Please output the data below exactly as given, starting at its first line and stopping after the line that contains "return mesh".

DATA EXCERPT:
★ ★ ★ ★ ★ ★ ★

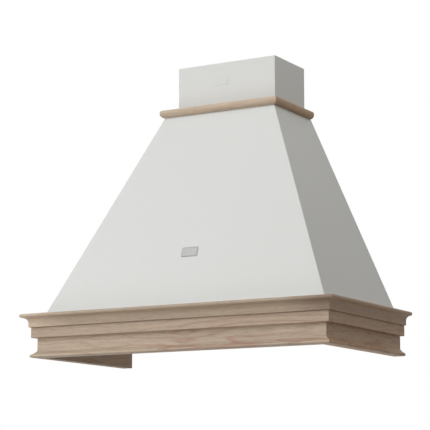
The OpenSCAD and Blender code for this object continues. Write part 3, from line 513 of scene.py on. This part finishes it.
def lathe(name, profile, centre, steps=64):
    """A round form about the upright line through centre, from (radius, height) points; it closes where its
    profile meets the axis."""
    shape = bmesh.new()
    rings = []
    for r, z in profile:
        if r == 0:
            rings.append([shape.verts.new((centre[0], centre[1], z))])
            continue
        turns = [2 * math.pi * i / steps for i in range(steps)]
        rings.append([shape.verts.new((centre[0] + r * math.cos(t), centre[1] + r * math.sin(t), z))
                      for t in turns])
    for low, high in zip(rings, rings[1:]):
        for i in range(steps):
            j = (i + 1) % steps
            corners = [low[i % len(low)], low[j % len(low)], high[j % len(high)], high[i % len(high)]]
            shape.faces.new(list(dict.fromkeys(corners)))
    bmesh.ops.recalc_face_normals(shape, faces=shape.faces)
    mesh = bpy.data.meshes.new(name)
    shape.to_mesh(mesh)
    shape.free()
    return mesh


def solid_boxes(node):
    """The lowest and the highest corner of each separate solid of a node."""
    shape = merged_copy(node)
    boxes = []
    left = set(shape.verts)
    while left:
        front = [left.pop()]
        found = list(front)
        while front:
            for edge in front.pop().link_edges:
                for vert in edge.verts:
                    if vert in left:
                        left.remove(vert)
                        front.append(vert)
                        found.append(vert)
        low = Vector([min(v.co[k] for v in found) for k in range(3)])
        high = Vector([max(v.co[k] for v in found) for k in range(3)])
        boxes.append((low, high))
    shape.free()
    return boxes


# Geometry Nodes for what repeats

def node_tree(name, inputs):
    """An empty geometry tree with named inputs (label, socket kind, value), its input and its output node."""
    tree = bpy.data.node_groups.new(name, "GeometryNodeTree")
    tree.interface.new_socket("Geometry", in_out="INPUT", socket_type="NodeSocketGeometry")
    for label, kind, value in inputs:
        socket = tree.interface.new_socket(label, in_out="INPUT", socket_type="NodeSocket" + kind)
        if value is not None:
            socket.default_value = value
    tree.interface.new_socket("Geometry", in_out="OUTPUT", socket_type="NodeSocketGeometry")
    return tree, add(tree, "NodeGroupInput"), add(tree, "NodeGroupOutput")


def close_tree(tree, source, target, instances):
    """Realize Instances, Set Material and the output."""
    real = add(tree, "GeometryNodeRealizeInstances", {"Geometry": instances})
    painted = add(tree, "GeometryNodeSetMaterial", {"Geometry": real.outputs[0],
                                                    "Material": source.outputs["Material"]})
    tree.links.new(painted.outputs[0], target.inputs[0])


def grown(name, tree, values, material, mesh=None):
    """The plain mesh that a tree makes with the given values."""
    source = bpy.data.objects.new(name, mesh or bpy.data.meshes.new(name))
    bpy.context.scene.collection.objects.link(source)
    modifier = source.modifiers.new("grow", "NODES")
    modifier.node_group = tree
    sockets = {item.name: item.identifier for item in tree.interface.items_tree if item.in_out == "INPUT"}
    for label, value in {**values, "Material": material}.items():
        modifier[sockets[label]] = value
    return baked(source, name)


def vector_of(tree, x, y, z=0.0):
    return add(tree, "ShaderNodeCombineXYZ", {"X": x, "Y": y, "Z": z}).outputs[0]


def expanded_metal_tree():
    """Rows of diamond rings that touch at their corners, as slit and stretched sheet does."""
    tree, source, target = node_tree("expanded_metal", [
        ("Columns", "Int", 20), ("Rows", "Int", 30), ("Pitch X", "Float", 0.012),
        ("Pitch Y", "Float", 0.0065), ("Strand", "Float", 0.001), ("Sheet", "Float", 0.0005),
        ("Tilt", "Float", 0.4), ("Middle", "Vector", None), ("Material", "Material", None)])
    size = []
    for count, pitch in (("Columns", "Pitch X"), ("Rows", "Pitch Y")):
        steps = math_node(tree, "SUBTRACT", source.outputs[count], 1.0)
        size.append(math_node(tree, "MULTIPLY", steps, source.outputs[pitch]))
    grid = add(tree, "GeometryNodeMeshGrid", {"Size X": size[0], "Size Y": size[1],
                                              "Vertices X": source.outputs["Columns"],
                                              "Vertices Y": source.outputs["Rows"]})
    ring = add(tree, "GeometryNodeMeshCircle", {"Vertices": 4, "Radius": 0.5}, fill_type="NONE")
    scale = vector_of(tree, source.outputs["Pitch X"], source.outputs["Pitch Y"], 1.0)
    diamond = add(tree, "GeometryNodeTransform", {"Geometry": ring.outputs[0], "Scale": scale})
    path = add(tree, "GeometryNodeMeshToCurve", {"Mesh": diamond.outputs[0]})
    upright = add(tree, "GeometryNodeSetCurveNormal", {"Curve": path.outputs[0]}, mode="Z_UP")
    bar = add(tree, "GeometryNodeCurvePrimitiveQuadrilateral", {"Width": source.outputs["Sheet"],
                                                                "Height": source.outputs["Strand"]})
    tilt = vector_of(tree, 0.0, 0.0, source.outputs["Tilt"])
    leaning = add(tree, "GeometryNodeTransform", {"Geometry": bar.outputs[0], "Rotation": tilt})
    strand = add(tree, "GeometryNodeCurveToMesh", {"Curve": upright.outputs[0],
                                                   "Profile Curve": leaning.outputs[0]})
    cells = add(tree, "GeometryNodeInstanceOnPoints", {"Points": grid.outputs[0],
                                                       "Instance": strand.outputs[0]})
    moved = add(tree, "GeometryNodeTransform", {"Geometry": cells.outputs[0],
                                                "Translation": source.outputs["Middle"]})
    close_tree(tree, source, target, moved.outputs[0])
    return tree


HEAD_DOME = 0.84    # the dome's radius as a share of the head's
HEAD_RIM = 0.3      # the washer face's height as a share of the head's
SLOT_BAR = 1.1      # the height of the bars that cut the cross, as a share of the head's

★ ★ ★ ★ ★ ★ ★

TASK RESPONSE:
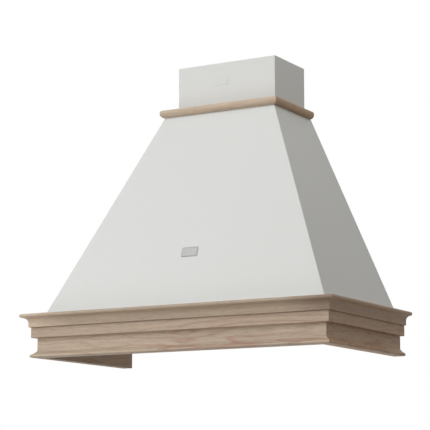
The OpenSCAD and Blender code for this object continues. Write part 3, from line 513 of scene.py on. This part finishes it.
def lathe(name, profile, centre, steps=64):
    """A round form about the upright line through centre, from (radius, height) points; it closes where its
    profile meets the axis."""
    shape = bmesh.new()
    rings = []
    for r, z in profile:
        if r == 0:
            rings.append([shape.verts.new((centre[0], centre[1], z))])
            continue
        turns = [2 * math.pi * i / steps for i in range(steps)]
        rings.append([shape.verts.new((centre[0] + r * math.cos(t), centre[1] + r * math.sin(t), z))
                      for t in turns])
    for low, high in zip(rings, rings[1:]):
        for i in range(steps):
            j = (i + 1) % steps
            corners = [low[i % len(low)], low[j % len(low)], high[j % len(high)], high[i % len(high)]]
            shape.faces.new(list(dict.fromkeys(corners)))
    bmesh.ops.recalc_face_normals(shape, faces=shape.faces)
    mesh = bpy.data.meshes.new(name)
    shape.to_mesh(mesh)
    shape.free()
    return mesh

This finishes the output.